Traditional businesses often refer to sales funnels, the process by which people become customers or repeat customers. No one starts out buying your product. Instead, they start as random people; you need to move them through the sales funnel. Start by making them aware of your company, then get them interested in what you are doing. Give people a reason to buy your products, and then close the sale.
Non-profit organizations and communities have a similar process, sometimes called the Ladder of Engagement. Everyone starts out as a potentially active supporter who is not yet involved. People begin to pay attention to what’s going on, for instance reading a blog or newsletter. They may then get involved at a basic level, signing up for a website or attending an event. Slowly, that person becomes more and more involved, commenting on what they think, and then sharing their opinions with others. Eventually a person might become a leader of a group, such as the blogger everyone reads. This applies both online and offline.

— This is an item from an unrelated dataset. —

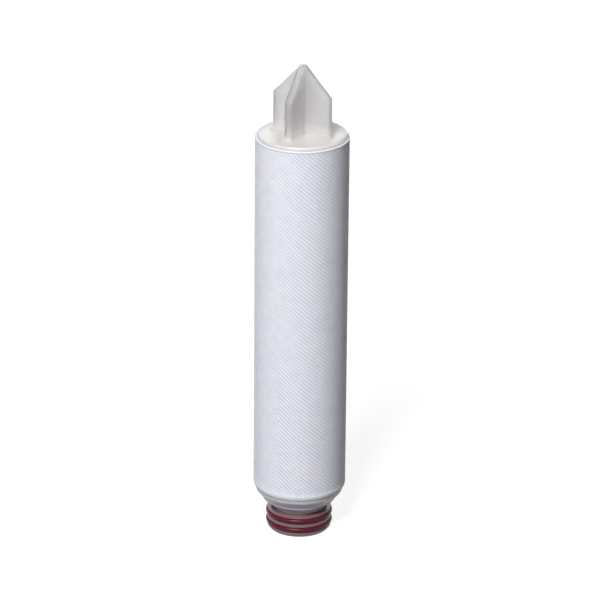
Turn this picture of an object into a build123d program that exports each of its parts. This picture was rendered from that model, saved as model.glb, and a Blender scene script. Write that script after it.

In some ways, this might be a better way of thinking about online businesses, especially with social media. Most people are going to be completely inactive, never having heard of your company. Some will see what you are doing, but not buy anything. A few will buy your product. A portion of those few will not only buy what you are selling but also write a (hopefully positive) review. A couple of them will then share that review with other people, both online and off. This concept should guide your business as you move customers up to the ladder of engagement and get them to talk to their friends about your work.